ISG Student Staff Member of the Year Award
Congratulations to Eden Swimer, winner of the Staff Student Member of the Year Award at the 2024 ISG Staff Recognition Awards.
Eden was employed by the OER Service in 2023 to help organise and run our Digital Collection Day as part of the University of Oxford’s Their Finest Hour project, which aimed to collect and preserve everyday stories and objects of WW2 before the pass out of living memory.
Managing the Digital Collection Day, one of only a handful that took place in Scotland, was a huge logistical challenge, which Eden took on with enthusiasm and dedication. He was responsible for recruiting and organising 24 staff and student volunteers, coordinating with the venue and caterers, setting up photography and interview stations, ensuring data was recorded securely and consistently, curating an exhibition of WW2 artefacts and experiences, communicating with local history societies and community hubs to promote the event, and liaising with the press. Eden was interviewed on STV News, positively promoting the University, the project, and his experience of working as an ISG intern. This programme is broadcast to an audience of over 1.5 million.
The Digital Collection Day organised by Eden was one of the biggest in the country. Over 100 members of the public came from all over Edinburgh and the Lothians, 50 interviews were recoded, and thousands of photographs taken of artefacts including memorabilia from the “Dambusters” Squadron, silk escape maps, and a child’s drawing of soldiers returning from Dunkirk. The event uncovered stories of significance to the University including the diary of an Edinburgh graduate who kept a daily record of his imprisonment in Stanley Internment Camp. Eden orchestrated the collection day with skill, checking volunteers were comfortable with their role, and ensuring visitors were welcomed and interviewed with sensitivity and care.
Eden was so indispensable to the project that the OER Service extended his contract to collate and upload data to Their Finest Hour Archive at the University of Oxford. This was a significant undertaking requiring excellent data organisation skills and attention to detail. Their Finest Hour Archive hosts over 25,000 previously hidden artefacts from the WW2, which have been shared under open licence, enabling stories and experiences of the past to move into research and education today.
In keeping with the University’s commitment to sharing open knowledge, Eden created an open educational resource (OER) for schools, Recording Everyday Social History, based on artefacts and stories recorded at the Edinburgh collection day. The OER introduces social and oral history and encourages students to reflect on their family and community’s place in history, and the meaning of history more generally – who makes it, how and why. Recording Everyday Social History has been shared as part of the OER Service’s award-winning collection of OERs on TES Resources.

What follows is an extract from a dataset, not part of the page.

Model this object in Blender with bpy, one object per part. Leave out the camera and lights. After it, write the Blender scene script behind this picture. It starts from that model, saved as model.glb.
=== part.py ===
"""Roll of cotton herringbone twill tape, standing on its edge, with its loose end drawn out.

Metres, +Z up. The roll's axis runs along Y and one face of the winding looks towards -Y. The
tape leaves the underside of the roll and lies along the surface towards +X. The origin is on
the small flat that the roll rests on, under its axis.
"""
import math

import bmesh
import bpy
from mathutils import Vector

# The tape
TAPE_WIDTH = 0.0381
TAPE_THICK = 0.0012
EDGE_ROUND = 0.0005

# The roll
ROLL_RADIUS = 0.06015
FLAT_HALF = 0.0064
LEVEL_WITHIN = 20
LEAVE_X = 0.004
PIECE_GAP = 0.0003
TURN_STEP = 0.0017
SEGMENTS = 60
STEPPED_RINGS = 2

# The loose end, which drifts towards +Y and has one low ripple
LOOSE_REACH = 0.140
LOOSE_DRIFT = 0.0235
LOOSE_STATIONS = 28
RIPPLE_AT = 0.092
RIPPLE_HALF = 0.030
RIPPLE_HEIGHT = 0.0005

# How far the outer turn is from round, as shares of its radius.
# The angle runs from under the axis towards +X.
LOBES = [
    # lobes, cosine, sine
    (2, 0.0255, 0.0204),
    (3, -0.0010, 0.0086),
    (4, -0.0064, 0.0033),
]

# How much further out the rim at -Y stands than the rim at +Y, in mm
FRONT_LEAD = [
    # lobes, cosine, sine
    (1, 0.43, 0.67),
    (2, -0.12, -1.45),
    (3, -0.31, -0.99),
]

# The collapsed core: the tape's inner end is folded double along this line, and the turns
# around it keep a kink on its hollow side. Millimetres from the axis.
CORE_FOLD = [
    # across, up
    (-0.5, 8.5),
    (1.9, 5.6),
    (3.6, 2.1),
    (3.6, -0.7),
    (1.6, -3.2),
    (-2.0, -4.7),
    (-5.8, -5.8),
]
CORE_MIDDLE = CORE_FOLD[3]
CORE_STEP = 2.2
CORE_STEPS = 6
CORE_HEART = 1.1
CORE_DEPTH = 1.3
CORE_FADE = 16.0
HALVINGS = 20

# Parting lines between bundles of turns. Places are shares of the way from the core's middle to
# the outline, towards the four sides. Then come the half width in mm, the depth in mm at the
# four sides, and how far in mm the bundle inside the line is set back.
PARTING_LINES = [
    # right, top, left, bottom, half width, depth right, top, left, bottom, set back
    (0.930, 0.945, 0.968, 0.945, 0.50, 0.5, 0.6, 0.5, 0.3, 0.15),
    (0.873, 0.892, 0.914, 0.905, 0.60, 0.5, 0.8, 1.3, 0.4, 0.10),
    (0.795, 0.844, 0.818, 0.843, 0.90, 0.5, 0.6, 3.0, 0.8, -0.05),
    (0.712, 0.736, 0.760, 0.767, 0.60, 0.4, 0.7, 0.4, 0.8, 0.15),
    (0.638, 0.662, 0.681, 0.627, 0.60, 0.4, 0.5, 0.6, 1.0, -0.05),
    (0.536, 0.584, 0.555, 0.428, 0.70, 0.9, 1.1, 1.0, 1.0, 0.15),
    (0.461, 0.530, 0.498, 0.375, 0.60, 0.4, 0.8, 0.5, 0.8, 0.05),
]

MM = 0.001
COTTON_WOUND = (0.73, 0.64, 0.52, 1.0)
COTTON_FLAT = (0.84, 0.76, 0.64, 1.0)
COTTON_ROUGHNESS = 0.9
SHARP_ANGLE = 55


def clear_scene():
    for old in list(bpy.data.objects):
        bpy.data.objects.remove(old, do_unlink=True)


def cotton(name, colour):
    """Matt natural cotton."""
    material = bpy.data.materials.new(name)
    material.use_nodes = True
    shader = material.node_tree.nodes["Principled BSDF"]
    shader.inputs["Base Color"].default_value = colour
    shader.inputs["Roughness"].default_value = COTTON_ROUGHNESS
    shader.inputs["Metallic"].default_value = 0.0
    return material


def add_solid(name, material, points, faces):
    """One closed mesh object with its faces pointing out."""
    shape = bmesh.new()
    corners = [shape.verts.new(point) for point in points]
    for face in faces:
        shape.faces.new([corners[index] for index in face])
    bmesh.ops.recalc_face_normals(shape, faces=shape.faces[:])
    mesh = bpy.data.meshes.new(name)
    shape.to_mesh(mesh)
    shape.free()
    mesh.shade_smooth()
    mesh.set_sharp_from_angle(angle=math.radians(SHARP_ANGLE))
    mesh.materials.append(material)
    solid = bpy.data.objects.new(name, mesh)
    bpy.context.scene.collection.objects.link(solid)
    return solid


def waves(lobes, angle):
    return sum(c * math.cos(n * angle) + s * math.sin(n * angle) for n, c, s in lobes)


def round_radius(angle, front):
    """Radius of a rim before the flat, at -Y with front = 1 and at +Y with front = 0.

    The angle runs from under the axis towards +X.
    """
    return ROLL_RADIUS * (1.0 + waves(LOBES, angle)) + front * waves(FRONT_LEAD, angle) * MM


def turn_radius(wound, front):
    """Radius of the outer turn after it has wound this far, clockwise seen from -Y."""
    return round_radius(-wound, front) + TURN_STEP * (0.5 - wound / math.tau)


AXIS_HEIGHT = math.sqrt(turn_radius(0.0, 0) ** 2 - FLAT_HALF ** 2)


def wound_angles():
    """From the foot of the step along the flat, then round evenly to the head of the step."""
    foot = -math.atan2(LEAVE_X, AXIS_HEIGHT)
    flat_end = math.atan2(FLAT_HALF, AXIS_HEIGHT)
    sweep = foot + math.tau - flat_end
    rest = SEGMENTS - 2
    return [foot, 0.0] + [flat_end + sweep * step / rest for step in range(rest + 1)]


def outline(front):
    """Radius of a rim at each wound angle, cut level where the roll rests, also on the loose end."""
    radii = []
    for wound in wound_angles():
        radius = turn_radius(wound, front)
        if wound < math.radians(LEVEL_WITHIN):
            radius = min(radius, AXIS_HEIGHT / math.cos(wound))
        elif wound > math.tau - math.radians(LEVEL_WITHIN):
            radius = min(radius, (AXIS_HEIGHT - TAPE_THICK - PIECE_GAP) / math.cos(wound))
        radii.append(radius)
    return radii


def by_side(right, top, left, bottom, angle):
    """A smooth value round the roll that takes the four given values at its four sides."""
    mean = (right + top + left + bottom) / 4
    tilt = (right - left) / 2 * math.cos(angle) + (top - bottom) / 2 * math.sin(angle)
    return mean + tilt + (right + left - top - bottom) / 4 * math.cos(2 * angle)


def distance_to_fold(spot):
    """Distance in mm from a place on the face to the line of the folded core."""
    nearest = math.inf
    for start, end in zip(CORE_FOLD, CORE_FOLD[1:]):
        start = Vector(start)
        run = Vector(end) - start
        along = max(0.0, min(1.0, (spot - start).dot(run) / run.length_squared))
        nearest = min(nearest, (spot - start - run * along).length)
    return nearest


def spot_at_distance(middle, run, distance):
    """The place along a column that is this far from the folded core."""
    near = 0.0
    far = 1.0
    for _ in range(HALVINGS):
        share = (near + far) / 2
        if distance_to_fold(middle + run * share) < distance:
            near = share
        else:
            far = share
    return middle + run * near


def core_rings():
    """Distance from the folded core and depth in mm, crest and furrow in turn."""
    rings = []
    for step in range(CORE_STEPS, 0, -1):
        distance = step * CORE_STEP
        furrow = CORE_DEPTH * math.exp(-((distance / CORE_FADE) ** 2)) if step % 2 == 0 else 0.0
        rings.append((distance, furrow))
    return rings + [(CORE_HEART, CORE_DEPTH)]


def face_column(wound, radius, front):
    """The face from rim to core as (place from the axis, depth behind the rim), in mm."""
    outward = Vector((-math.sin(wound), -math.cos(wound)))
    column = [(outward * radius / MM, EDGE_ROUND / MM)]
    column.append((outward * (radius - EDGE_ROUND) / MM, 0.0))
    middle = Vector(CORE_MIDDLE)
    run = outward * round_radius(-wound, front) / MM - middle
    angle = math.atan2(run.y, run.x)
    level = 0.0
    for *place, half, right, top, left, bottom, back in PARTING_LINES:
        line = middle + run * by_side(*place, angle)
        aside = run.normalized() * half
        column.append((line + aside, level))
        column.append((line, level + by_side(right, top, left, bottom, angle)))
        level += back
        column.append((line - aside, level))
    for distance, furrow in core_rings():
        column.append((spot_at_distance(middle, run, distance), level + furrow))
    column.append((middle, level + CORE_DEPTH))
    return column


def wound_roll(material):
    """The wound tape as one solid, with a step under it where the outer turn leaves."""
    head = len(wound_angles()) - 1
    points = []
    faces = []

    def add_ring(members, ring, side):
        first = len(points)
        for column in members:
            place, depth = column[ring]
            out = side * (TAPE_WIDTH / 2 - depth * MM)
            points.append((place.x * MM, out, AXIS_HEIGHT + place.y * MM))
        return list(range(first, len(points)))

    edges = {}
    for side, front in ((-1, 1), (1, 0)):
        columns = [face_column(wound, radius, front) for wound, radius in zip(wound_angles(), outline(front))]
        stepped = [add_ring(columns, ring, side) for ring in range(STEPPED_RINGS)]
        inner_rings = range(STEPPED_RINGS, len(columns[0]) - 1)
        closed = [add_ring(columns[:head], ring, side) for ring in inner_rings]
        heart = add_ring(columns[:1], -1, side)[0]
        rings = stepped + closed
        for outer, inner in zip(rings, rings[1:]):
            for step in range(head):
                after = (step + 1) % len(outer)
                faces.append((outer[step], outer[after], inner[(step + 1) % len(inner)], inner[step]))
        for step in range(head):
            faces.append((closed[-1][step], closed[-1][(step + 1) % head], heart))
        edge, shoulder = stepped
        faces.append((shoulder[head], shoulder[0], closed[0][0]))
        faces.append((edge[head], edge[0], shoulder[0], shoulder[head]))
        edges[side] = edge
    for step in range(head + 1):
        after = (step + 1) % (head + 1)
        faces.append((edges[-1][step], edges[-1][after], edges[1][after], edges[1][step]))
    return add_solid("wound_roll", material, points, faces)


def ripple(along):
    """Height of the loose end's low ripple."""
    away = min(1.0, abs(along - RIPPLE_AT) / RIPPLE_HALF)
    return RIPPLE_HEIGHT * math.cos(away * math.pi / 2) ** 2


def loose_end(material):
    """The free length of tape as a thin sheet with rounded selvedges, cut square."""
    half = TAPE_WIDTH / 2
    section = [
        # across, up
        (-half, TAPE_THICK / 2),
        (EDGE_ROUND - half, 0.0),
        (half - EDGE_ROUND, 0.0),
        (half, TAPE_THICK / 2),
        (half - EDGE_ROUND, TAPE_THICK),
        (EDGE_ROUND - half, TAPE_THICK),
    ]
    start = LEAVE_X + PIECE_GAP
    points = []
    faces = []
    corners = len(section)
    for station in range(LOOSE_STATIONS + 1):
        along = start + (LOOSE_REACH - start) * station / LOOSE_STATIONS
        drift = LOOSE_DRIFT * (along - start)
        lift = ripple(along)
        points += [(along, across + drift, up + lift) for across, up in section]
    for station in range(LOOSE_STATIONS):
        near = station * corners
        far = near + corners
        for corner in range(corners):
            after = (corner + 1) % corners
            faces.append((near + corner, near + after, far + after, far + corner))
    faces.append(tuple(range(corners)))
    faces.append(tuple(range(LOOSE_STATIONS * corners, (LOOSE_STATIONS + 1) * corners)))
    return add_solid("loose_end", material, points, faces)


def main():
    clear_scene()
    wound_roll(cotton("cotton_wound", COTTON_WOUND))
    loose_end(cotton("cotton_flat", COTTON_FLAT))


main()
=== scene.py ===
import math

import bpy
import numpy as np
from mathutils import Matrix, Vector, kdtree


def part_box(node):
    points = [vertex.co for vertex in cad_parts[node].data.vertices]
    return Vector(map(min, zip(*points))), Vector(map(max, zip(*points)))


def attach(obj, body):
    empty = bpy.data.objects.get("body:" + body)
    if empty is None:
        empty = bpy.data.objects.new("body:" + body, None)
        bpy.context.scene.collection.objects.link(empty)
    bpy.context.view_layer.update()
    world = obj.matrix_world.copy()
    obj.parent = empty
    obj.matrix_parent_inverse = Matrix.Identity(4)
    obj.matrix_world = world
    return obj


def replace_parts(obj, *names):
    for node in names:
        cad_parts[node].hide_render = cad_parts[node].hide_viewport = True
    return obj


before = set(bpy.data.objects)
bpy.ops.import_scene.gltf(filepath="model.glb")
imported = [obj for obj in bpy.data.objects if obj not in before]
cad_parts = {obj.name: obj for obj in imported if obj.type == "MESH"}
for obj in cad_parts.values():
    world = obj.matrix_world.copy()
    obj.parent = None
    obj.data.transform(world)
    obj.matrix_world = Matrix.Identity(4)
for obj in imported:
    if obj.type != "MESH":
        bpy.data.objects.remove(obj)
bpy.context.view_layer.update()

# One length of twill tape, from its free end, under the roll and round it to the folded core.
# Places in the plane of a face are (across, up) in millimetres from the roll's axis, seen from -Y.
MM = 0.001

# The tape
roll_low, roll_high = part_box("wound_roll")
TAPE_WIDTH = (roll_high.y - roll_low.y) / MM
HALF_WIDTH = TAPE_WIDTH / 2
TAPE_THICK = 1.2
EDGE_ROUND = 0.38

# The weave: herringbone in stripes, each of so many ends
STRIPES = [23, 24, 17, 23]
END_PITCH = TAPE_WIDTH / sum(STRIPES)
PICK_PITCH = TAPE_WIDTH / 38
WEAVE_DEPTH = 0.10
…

Eden shared his experience of his internship on Their Finest Hour blog where he reflected:
Seeing the archive uploaded online and free-to-access gave me an incredible feeling that we have preserved a hugely important section of history…Observing how happy contributors were to share stories and material remnants of the war showed me how the space that we created brought fulfilment to so many people. People who were happy to be heard, and for their stories to go down in history.